3- I believe that there is no need for this parameter when using cityscapes. Please have a look at dataloaders/datasets/cityscapes.py
4- It should be something like this: python train_kd.py --backbone resnet18 --dataset cityscapes --nesterov --epochs 50 --batch-size 6 --attn_lambda 15
5- I don't think so. Again please have a look at dataloaders/datasets/cityscapes.py
I will update the repo soon. It will be ready to test on Cityscape and the pretrained teacher for cityscapes will be available. Your final result heavily depends on your teacher weights, and sometimes minor difference maybe observed based on the GPU you are using. I myself used a single RTX 3090 for the runs.
Best, Amir
Hello Amir, thank you for your fast response. In the meantime, I was able to significantly improve my accuracy and my mIoU, and I noticed a few things that I'd like to share with you.
base Size I found that in dataloaders/datasets/cityscapes.py the base_size is indeed used:
def transform_tr(self, sample):
composed_transforms = transforms.Compose([
tr.RandomHorizontalFlip(),
tr.RandomScaleCrop(base_size=self.args.base_size, crop_size=self.args.crop_size, fill=255),
tr.RandomGaussianBlur(),
tr.Normalize(mean=(0.485, 0.456, 0.406), std=(0.229, 0.224, 0.225)),
tr.ToTensor()])
If no base_size is specified during training it defaults to 513. The problem is the Cityscapes images have a resoultion of1024x2048 pixels and would require a base_size of 1024 and not 513. The consequence is seen in the code for RandomScaleCrop:
short_size = random.randint(int(self.base_size * 0.5), int(self.base_size * 2.0))

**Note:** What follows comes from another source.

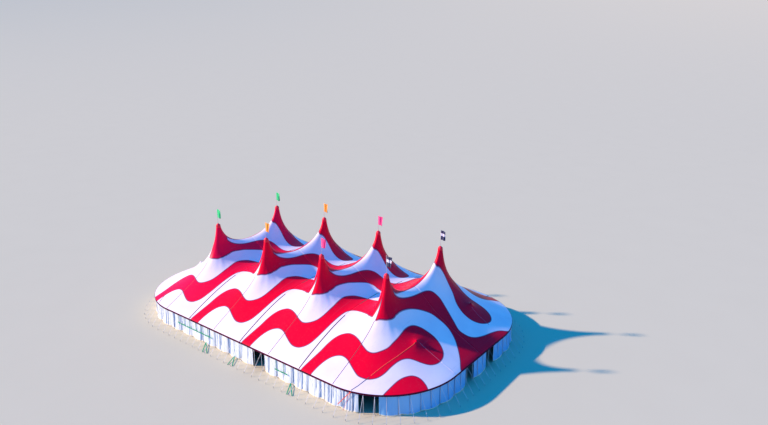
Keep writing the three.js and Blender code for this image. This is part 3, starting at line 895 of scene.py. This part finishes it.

If the base_size is just half the actual size, it means that you scale just between 0.25 and 1 and not between 0.5 and 2, like mentioned in the paper. The change of the scaling to (0.25,1) improved my accuracy by more than 3%.
RandomGaussianBlur It was indeed used (see code snippet: def transform_tr)
Unwanted constant in CrossEntropyLoss Your calculation of the cross entropy loss looks like this:
def CrossEntropyLoss(self, logit, target):
n, c, h, w = logit.size()
criterion = nn.CrossEntropyLoss(weight=self.weight, ignore_index=self.ignore_index,
size_average=self.size_average)
if self.cuda:
criterion = criterion.cuda()
loss = criterion(logit, target.long())
if self.batch_average:
loss /= n
return loss
If I'm not mistaken, the nn.CrossEntropyLoss averages already over the batch and with the "loss/n" it is done a second time. This means that in the gradient calculation, a factor of 1/4 is used (in the case of batch_size = 4). So it should have the same effect as a learning rate that is reduced to 1/4 of its original size. The second problem is that the loss is dependent on the batch size.
Thanks again for your fast response and your work. It was very helpful to me! If my comments are incorrect, please feel free to correct me.
Best, Jan
Hello Amir,
thanks for your great work.
I am currently trying to recreate the experiments for Cityscapes in my own framework. I used your work and your paper as a template for the transformation steps because they were well described.
Unfortunately, my results still differ significantly from yours, so I'm still looking for a bug in my code.
Maybe you have some time and can answer a few questions so that I can find my bug faster. That would be wonderful!
Best regards Jan